Exercise instructions
Please quote every line word for word.

begin Source excerpt

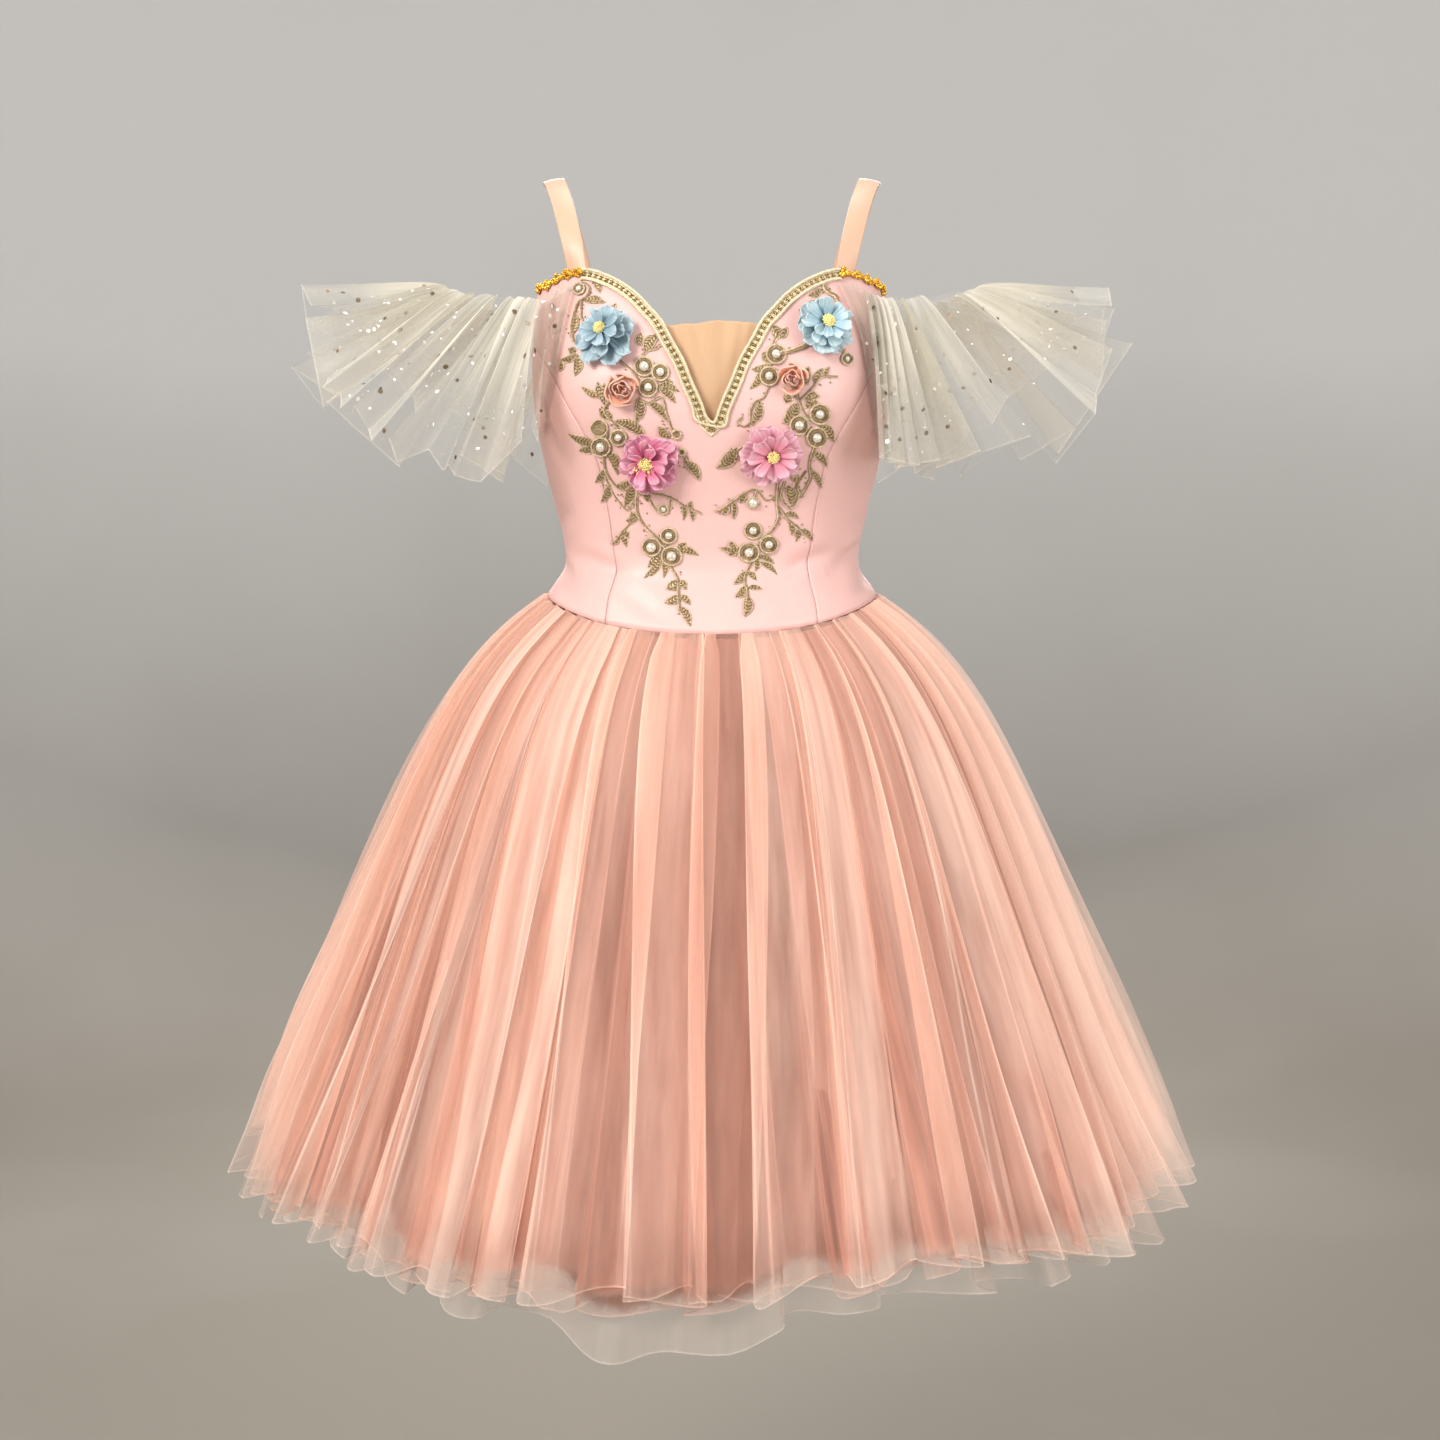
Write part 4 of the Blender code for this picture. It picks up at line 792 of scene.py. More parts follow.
def makeSeamStitches():
    # Small stitches along the seams, the waist and the top edge of the back
    bundle, lines = Bundle(), []
    share = np.linspace(0.02, 0.98, 60)
    for side in (-1, 1):
        turn, height = frontSeam(share)
        lines.append((side * (turn + stitchLines["fromSeam"]), height))
        for seamTurn in (sideTurn - stitchLines["fromSeam"], backSeamTurn + stitchLines["fromSeam"]):
            low, high = seamHeight(seamTurn), topHeight(seamTurn)
            lines.append((np.full(60, side * seamTurn), low + (high - low) * share))
        turn = np.linspace(84, 176, 80)
        lines.append((side * turn, topHeight(turn) - stitchLines["belowTop"]))
    turn = np.linspace(-179, 179, 260)
    lines.append((turn, seamHeight(turn) + stitchLines["overWaist"]))
    points = stitches["points"]
    for turn, height in lines:
        path = smoothPath(onBody(turn, height, satinLift(turn, height)), stitches["step"])
        normals = unit(path * (1, 1, 0))
        for first in range(0, len(path) - points, stitches["every"]):
            stitch, up = path[first:first + points].copy(), normals[first:first + points]
            stitch += up * np.array(stitches["arch"])[:, None]
            bundle.add(*tubeShape(stitch, up, stitches["radius"], 4))
    bundle.piece("bodice_stitches", satin, "satin")


makeBodice()
makePlacket()
makeSeamStitches()
print("bodice made")


# Skirt

skirt = {
    "depth": 0.92, "flareSlope": 0.450, "flareSwell": 0.056, "swellDrop": 0.045, "clothWidth": 3.2,
    "foldDrift": ((3, 0.035, 0.7), (7, 0.016, 2.1), (11, 0.008, 4.0)),
    "hemDrift": ((3, 0.005, 1.3), (5, 0.004, 0.2), (9, 0.003, 3.0)),  # waves, size, phase
    # the longest flap: its turn, its reach to each side in degrees and how far it hangs below the hem
    "flap": {"turn": -4.5, "reach": 10.0, "length": 0.026},
    # how far a pleat's edge is from a plain wave: nearer 1 is crisper
    "crisp": 0.985,
    # how unevenly the hem hangs: by fold, by pleat and by region
    "hemByFold": -0.0015, "hemByPleat": 0.0035, "hemByRegion": 0.004, "cutLength": 0.47,
}
pleats = {
    # cloth gathered at each fold, and rows closer together towards the waist
    "gather": 0.34, "rowsToWaist": 1.15,
    # which side pleats lie to, by region and by pleat, then how unevenly they tuck and where they stray
    "lean": (9.0, 2.4), "tuckVary": 0.45, "tuckLoose": 0.8, "stray": 0.4, "wanderShare": 0.8,
    # how the waves swell, lose their edges towards the hem and billow there
    "swell": 0.50, "looseFrom": 0.60, "flatness": 1.7, "billowFrom": 0.35, "billow": 0.25,
    # pleats drawn in at the seam, and how far down they come free
    "drawn": (0.82, 0.18), "drawnTo": 0.04,
}
# One row for each layer of net. lower, hem, sideRise, inset and wave are near the solids'. The rest shapes
# the pleats: tuck is how many radians of cloth each folds under itself, at the waist and at the hem, wander
# and bunch are how far it strays, and flap is the layer's share of the longest flap
skirtColumns = (
    "name", "node", "material", "folds", "perFold", "rows", "seed", "lower", "hem", "sideRise", "inset",
    "insetHem", "wave", "waveHem", "shift", "tuck", "tuckHem", "wander", "bunch", "flap",
)
skirtLayers = [dict(zip(skirtColumns, row)) for row in (
    ("over", "over", overNet, 40, 28, 50, 21, -0.0030, -0.776, 0.0115, -0.0042, 0.016,
     0.0020, 0.0165, 0.0, 2.8, 1.2, 3.8, 3.2, 0.15),
    ("second", "over", secondNet, 44, 24, 46, 34, -0.0026, -0.781, 0.0115, -0.0030, 0.029,
     0.0018, 0.0115, 2.2, 2.6, 1.1, 3.4, 2.8, 0.25),
    ("middle", "middle", middleNet, 32, 26, 42, 47, 0.001, -0.785, 0.0120, 0.0010, 0.044,
     0.0016, 0.0115, 0.5, 2.2, 1.3, 2.4, 1.6, 0.6),
    ("under", "under", underNet, 26, 26, 40, 58, 0.004, -0.803, 0.0160, 0.0060, 0.062,
     0.0014, 0.0110, 1.1, 1.6, 1.0, 1.6, 1.0, 1.0),
)]


def flare(drop):
    return skirt["flareSlope"] * drop + skirt["flareSwell"] * (1 - np.exp(-drop / skirt["swellDrop"]))


def drift(rows, base):
    return sum(size * np.sin(waves * base + phase) for waves, size, phase in rows)


def skirtPoint(layer, base, share, out, hemShift):
    # A point of a layer: base runs round it in radians, share down it, and out stands off its slope
    angle = base + drift(skirt["foldDrift"], base)
    turn = (np.degrees(angle) + 180) % 360 - 180
    top = seamHeight(turn) - seamGap - 1.6 * netWall - layer["lower"]
    hem = layer["hem"] - layer["sideRise"] * np.cos(2 * angle) + hemShift
    hem = hem + drift(skirt["hemDrift"], base)
    flap = skirt["flap"]
    hem = hem - layer["flap"] * flap["length"] * np.exp(-(((turn - flap["turn"]) / flap["reach"]) ** 4))
    drop = (top - hem) * share
    seam = formPoint(turn, top)
    inset = layer["inset"] + (layer["insetHem"] - layer["inset"]) * share**0.6
    reach = flare(drop) - inset + out
    x = seam[..., 0] + np.sin(angle) * reach
    y = seam[..., 1] - np.cos(angle) * skirt["depth"] * reach
    return np.stack([x, y, top - drop], axis=-1), top - hem


def pleatWave(phase):
    # A triangle wave with rounded edges
    return np.arcsin(skirt["crisp"] * np.cos(phase)) / math.asin(skirt["crisp"])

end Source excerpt

Answer for this exercise
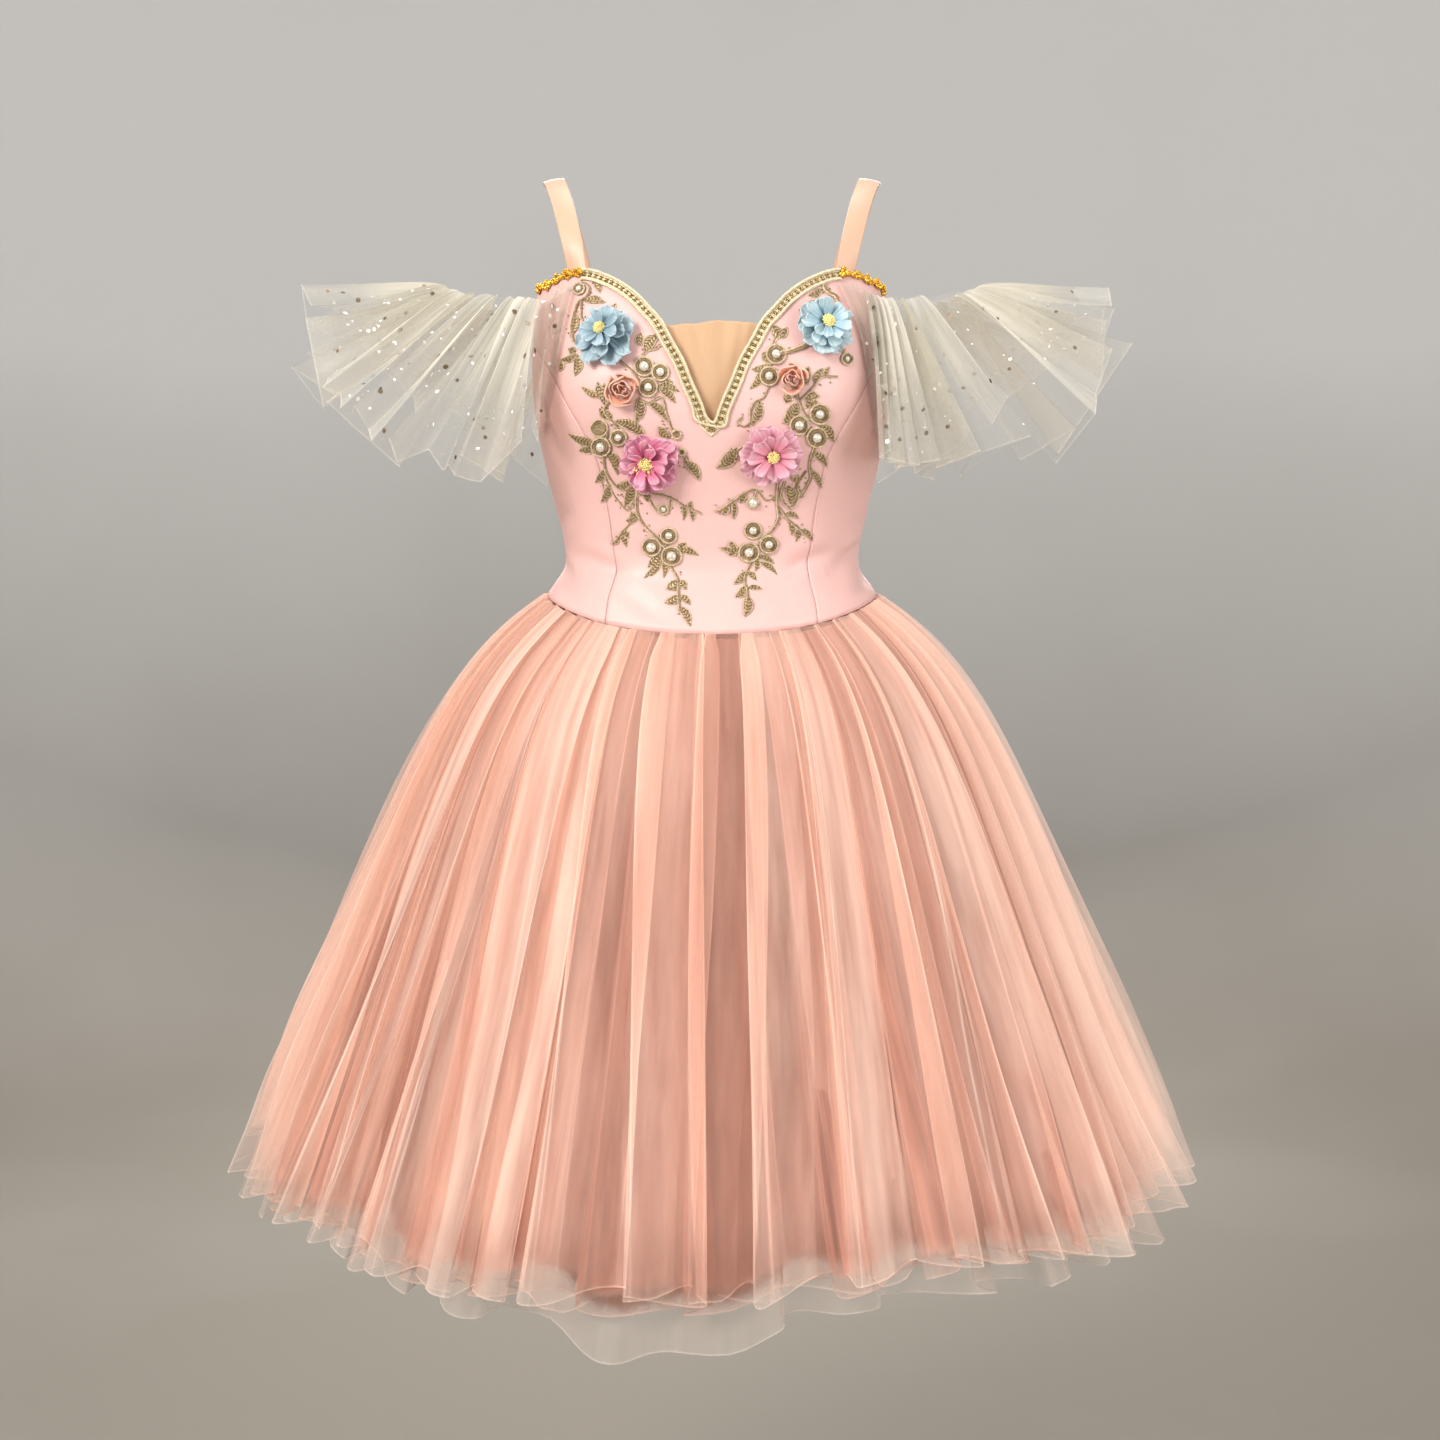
Write part 4 of the Blender code for this picture. It picks up at line 792 of scene.py. More parts follow.
def makeSeamStitches():
    # Small stitches along the seams, the waist and the top edge of the back
    bundle, lines = Bundle(), []
    share = np.linspace(0.02, 0.98, 60)
    for side in (-1, 1):
        turn, height = frontSeam(share)
        lines.append((side * (turn + stitchLines["fromSeam"]), height))
        for seamTurn in (sideTurn - stitchLines["fromSeam"], backSeamTurn + stitchLines["fromSeam"]):
            low, high = seamHeight(seamTurn), topHeight(seamTurn)
            lines.append((np.full(60, side * seamTurn), low + (high - low) * share))
        turn = np.linspace(84, 176, 80)
        lines.append((side * turn, topHeight(turn) - stitchLines["belowTop"]))
    turn = np.linspace(-179, 179, 260)
    lines.append((turn, seamHeight(turn) + stitchLines["overWaist"]))
    points = stitches["points"]
    for turn, height in lines:
        path = smoothPath(onBody(turn, height, satinLift(turn, height)), stitches["step"])
        normals = unit(path * (1, 1, 0))
        for first in range(0, len(path) - points, stitches["every"]):
            stitch, up = path[first:first + points].copy(), normals[first:first + points]
            stitch += up * np.array(stitches["arch"])[:, None]
            bundle.add(*tubeShape(stitch, up, stitches["radius"], 4))
    bundle.piece("bodice_stitches", satin, "satin")


makeBodice()
makePlacket()
makeSeamStitches()
print("bodice made")


# Skirt

skirt = {
    "depth": 0.92, "flareSlope": 0.450, "flareSwell": 0.056, "swellDrop": 0.045, "clothWidth": 3.2,
    "foldDrift": ((3, 0.035, 0.7), (7, 0.016, 2.1), (11, 0.008, 4.0)),
    "hemDrift": ((3, 0.005, 1.3), (5, 0.004, 0.2), (9, 0.003, 3.0)),  # waves, size, phase
    # the longest flap: its turn, its reach to each side in degrees and how far it hangs below the hem
    "flap": {"turn": -4.5, "reach": 10.0, "length": 0.026},
    # how far a pleat's edge is from a plain wave: nearer 1 is crisper
    "crisp": 0.985,
    # how unevenly the hem hangs: by fold, by pleat and by region
    "hemByFold": -0.0015, "hemByPleat": 0.0035, "hemByRegion": 0.004, "cutLength": 0.47,
}
pleats = {
    # cloth gathered at each fold, and rows closer together towards the waist
    "gather": 0.34, "rowsToWaist": 1.15,
    # which side pleats lie to, by region and by pleat, then how unevenly they tuck and where they stray
    "lean": (9.0, 2.4), "tuckVary": 0.45, "tuckLoose": 0.8, "stray": 0.4, "wanderShare": 0.8,
    # how the waves swell, lose their edges towards the hem and billow there
    "swell": 0.50, "looseFrom": 0.60, "flatness": 1.7, "billowFrom": 0.35, "billow": 0.25,
    # pleats drawn in at the seam, and how far down they come free
    "drawn": (0.82, 0.18), "drawnTo": 0.04,
}
# One row for each layer of net. lower, hem, sideRise, inset and wave are near the solids'. The rest shapes
# the pleats: tuck is how many radians of cloth each folds under itself, at the waist and at the hem, wander
# and bunch are how far it strays, and flap is the layer's share of the longest flap
skirtColumns = (
    "name", "node", "material", "folds", "perFold", "rows", "seed", "lower", "hem", "sideRise", "inset",
    "insetHem", "wave", "waveHem", "shift", "tuck", "tuckHem", "wander", "bunch", "flap",
)
skirtLayers = [dict(zip(skirtColumns, row)) for row in (
    ("over", "over", overNet, 40, 28, 50, 21, -0.0030, -0.776, 0.0115, -0.0042, 0.016,
     0.0020, 0.0165, 0.0, 2.8, 1.2, 3.8, 3.2, 0.15),
    ("second", "over", secondNet, 44, 24, 46, 34, -0.0026, -0.781, 0.0115, -0.0030, 0.029,
     0.0018, 0.0115, 2.2, 2.6, 1.1, 3.4, 2.8, 0.25),
    ("middle", "middle", middleNet, 32, 26, 42, 47, 0.001, -0.785, 0.0120, 0.0010, 0.044,
     0.0016, 0.0115, 0.5, 2.2, 1.3, 2.4, 1.6, 0.6),
    ("under", "under", underNet, 26, 26, 40, 58, 0.004, -0.803, 0.0160, 0.0060, 0.062,
     0.0014, 0.0110, 1.1, 1.6, 1.0, 1.6, 1.0, 1.0),
)]


def flare(drop):
    return skirt["flareSlope"] * drop + skirt["flareSwell"] * (1 - np.exp(-drop / skirt["swellDrop"]))


def drift(rows, base):
    return sum(size * np.sin(waves * base + phase) for waves, size, phase in rows)


def skirtPoint(layer, base, share, out, hemShift):
    # A point of a layer: base runs round it in radians, share down it, and out stands off its slope
    angle = base + drift(skirt["foldDrift"], base)
    turn = (np.degrees(angle) + 180) % 360 - 180
    top = seamHeight(turn) - seamGap - 1.6 * netWall - layer["lower"]
    hem = layer["hem"] - layer["sideRise"] * np.cos(2 * angle) + hemShift
    hem = hem + drift(skirt["hemDrift"], base)
    flap = skirt["flap"]
    hem = hem - layer["flap"] * flap["length"] * np.exp(-(((turn - flap["turn"]) / flap["reach"]) ** 4))
    drop = (top - hem) * share
    seam = formPoint(turn, top)
    inset = layer["inset"] + (layer["insetHem"] - layer["inset"]) * share**0.6
    reach = flare(drop) - inset + out
    x = seam[..., 0] + np.sin(angle) * reach
    y = seam[..., 1] - np.cos(angle) * skirt["depth"] * reach
    return np.stack([x, y, top - drop], axis=-1), top - hem


def pleatWave(phase):
    # A triangle wave with rounded edges
    return np.arcsin(skirt["crisp"] * np.cos(phase)) / math.asin(skirt["crisp"])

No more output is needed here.